DATASET EXCERPT:
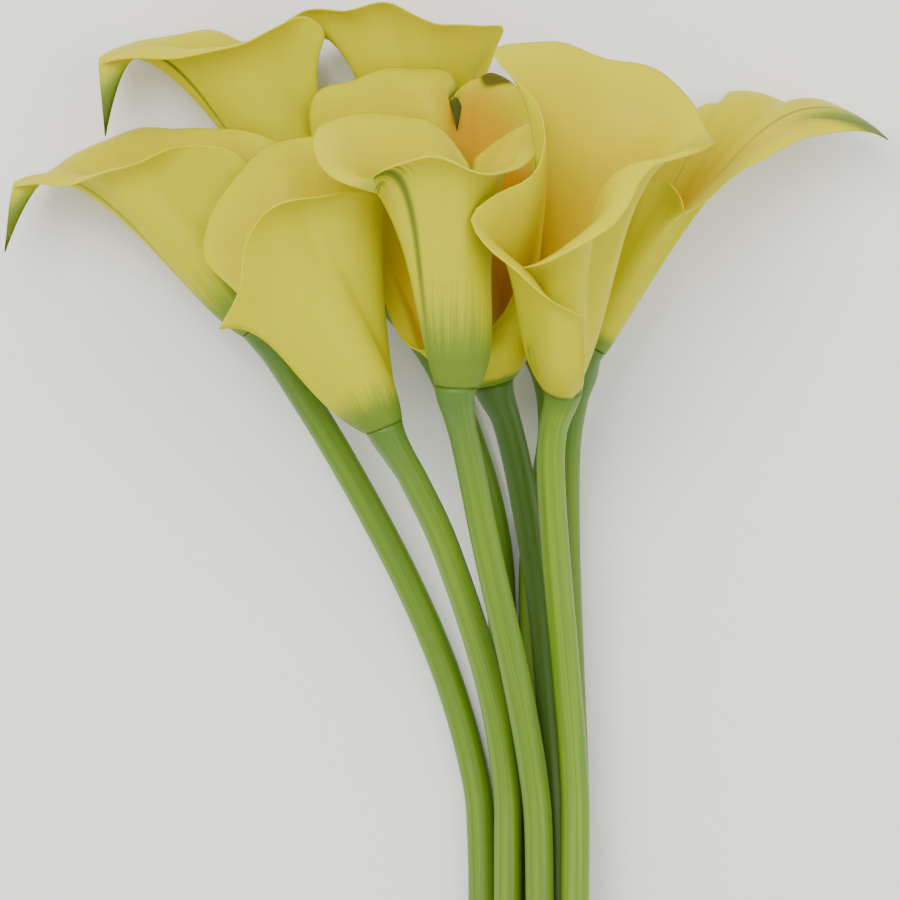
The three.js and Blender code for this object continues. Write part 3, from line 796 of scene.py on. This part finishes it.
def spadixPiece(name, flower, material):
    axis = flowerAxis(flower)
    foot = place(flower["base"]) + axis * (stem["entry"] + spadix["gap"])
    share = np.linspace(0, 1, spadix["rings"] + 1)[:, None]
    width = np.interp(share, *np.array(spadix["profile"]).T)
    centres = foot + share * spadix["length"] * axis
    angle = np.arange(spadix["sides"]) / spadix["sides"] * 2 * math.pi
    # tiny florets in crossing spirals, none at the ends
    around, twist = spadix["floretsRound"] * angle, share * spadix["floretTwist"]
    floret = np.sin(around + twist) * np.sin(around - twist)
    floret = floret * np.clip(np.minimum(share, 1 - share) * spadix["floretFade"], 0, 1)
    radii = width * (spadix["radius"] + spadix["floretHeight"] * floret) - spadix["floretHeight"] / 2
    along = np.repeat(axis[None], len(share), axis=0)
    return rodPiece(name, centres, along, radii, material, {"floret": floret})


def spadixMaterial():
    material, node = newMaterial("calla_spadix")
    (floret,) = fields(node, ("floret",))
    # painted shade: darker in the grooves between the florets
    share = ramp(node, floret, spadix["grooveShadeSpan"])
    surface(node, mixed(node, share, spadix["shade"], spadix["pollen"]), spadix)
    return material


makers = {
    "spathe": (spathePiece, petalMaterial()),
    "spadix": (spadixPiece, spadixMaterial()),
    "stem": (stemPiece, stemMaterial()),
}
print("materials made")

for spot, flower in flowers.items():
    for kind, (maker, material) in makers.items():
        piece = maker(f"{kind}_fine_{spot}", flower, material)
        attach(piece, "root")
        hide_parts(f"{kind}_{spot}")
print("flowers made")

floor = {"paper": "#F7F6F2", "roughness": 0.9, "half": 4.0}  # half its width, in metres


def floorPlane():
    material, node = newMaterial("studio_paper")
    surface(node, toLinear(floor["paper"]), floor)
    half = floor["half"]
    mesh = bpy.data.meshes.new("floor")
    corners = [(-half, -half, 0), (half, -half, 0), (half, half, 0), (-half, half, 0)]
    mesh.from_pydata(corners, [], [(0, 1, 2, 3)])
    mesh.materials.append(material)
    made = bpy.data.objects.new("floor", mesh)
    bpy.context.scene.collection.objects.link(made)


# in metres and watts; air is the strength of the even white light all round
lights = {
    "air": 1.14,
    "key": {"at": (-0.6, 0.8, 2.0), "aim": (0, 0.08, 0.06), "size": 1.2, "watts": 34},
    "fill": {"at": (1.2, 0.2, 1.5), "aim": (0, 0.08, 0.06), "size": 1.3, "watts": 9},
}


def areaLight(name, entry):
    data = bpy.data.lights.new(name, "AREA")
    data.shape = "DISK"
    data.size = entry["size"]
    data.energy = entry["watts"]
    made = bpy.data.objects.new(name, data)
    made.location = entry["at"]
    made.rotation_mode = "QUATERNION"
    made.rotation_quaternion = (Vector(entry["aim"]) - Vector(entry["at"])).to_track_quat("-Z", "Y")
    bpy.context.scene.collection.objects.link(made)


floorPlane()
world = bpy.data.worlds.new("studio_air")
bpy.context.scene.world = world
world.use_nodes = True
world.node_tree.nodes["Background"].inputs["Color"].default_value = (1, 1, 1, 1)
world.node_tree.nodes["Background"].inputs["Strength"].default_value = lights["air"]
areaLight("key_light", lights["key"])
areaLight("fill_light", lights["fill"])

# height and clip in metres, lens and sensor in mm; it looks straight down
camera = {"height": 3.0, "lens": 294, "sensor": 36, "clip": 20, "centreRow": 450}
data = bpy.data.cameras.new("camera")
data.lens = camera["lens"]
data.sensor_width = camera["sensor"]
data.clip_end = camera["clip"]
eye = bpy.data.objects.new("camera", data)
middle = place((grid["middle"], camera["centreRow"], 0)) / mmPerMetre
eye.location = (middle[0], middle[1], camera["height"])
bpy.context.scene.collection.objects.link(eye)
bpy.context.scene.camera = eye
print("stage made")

EXERCISE DIRECTIONS: Print back all the lines verbatim.

WRITTEN RESPONSE:
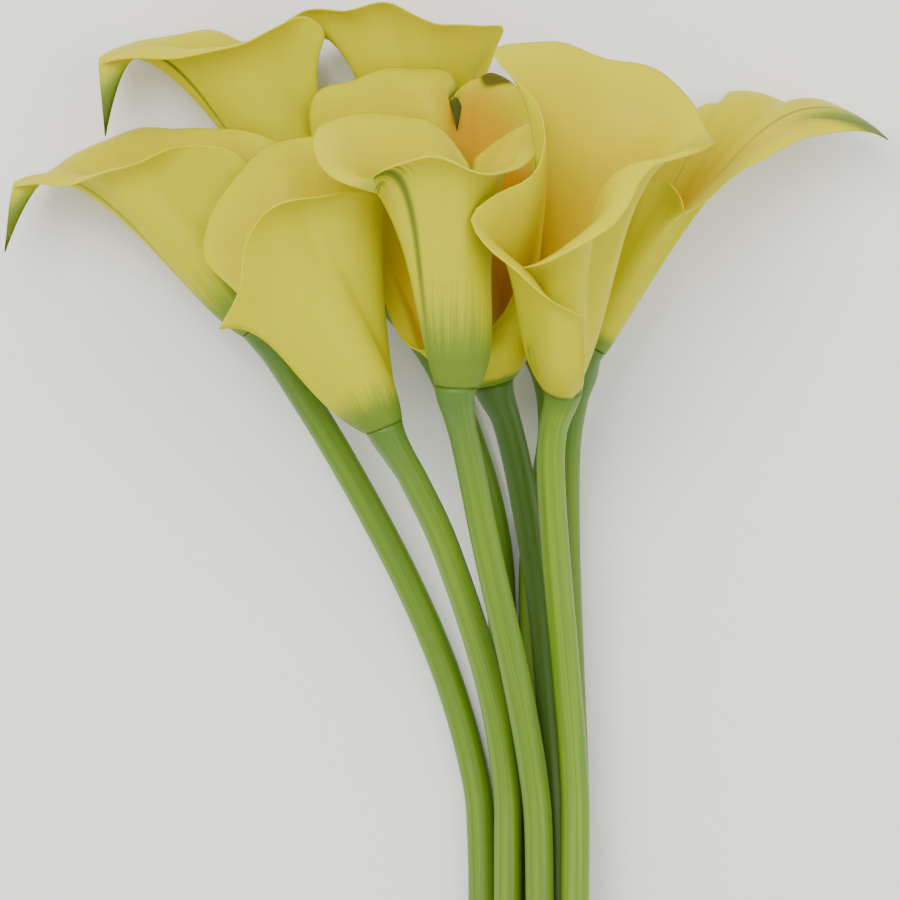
The three.js and Blender code for this object continues. Write part 3, from line 796 of scene.py on. This part finishes it.
def spadixPiece(name, flower, material):
    axis = flowerAxis(flower)
    foot = place(flower["base"]) + axis * (stem["entry"] + spadix["gap"])
    share = np.linspace(0, 1, spadix["rings"] + 1)[:, None]
    width = np.interp(share, *np.array(spadix["profile"]).T)
    centres = foot + share * spadix["length"] * axis
    angle = np.arange(spadix["sides"]) / spadix["sides"] * 2 * math.pi
    # tiny florets in crossing spirals, none at the ends
    around, twist = spadix["floretsRound"] * angle, share * spadix["floretTwist"]
    floret = np.sin(around + twist) * np.sin(around - twist)
    floret = floret * np.clip(np.minimum(share, 1 - share) * spadix["floretFade"], 0, 1)
    radii = width * (spadix["radius"] + spadix["floretHeight"] * floret) - spadix["floretHeight"] / 2
    along = np.repeat(axis[None], len(share), axis=0)
    return rodPiece(name, centres, along, radii, material, {"floret": floret})


def spadixMaterial():
    material, node = newMaterial("calla_spadix")
    (floret,) = fields(node, ("floret",))
    # painted shade: darker in the grooves between the florets
    share = ramp(node, floret, spadix["grooveShadeSpan"])
    surface(node, mixed(node, share, spadix["shade"], spadix["pollen"]), spadix)
    return material


makers = {
    "spathe": (spathePiece, petalMaterial()),
    "spadix": (spadixPiece, spadixMaterial()),
    "stem": (stemPiece, stemMaterial()),
}
print("materials made")

for spot, flower in flowers.items():
    for kind, (maker, material) in makers.items():
        piece = maker(f"{kind}_fine_{spot}", flower, material)
        attach(piece, "root")
        hide_parts(f"{kind}_{spot}")
print("flowers made")

floor = {"paper": "#F7F6F2", "roughness": 0.9, "half": 4.0}  # half its width, in metres


def floorPlane():
    material, node = newMaterial("studio_paper")
    surface(node, toLinear(floor["paper"]), floor)
    half = floor["half"]
    mesh = bpy.data.meshes.new("floor")
    corners = [(-half, -half, 0), (half, -half, 0), (half, half, 0), (-half, half, 0)]
    mesh.from_pydata(corners, [], [(0, 1, 2, 3)])
    mesh.materials.append(material)
    made = bpy.data.objects.new("floor", mesh)
    bpy.context.scene.collection.objects.link(made)


# in metres and watts; air is the strength of the even white light all round
lights = {
    "air": 1.14,
    "key": {"at": (-0.6, 0.8, 2.0), "aim": (0, 0.08, 0.06), "size": 1.2, "watts": 34},
    "fill": {"at": (1.2, 0.2, 1.5), "aim": (0, 0.08, 0.06), "size": 1.3, "watts": 9},
}


def areaLight(name, entry):
    data = bpy.data.lights.new(name, "AREA")
    data.shape = "DISK"
    data.size = entry["size"]
    data.energy = entry["watts"]
    made = bpy.data.objects.new(name, data)
    made.location = entry["at"]
    made.rotation_mode = "QUATERNION"
    made.rotation_quaternion = (Vector(entry["aim"]) - Vector(entry["at"])).to_track_quat("-Z", "Y")
    bpy.context.scene.collection.objects.link(made)


floorPlane()
world = bpy.data.worlds.new("studio_air")
bpy.context.scene.world = world
world.use_nodes = True
world.node_tree.nodes["Background"].inputs["Color"].default_value = (1, 1, 1, 1)
world.node_tree.nodes["Background"].inputs["Strength"].default_value = lights["air"]
areaLight("key_light", lights["key"])
areaLight("fill_light", lights["fill"])

# height and clip in metres, lens and sensor in mm; it looks straight down
camera = {"height": 3.0, "lens": 294, "sensor": 36, "clip": 20, "centreRow": 450}
data = bpy.data.cameras.new("camera")
data.lens = camera["lens"]
data.sensor_width = camera["sensor"]
data.clip_end = camera["clip"]
eye = bpy.data.objects.new("camera", data)
middle = place((grid["middle"], camera["centreRow"], 0)) / mmPerMetre
eye.location = (middle[0], middle[1], camera["height"])
bpy.context.scene.collection.objects.link(eye)
bpy.context.scene.camera = eye
print("stage made")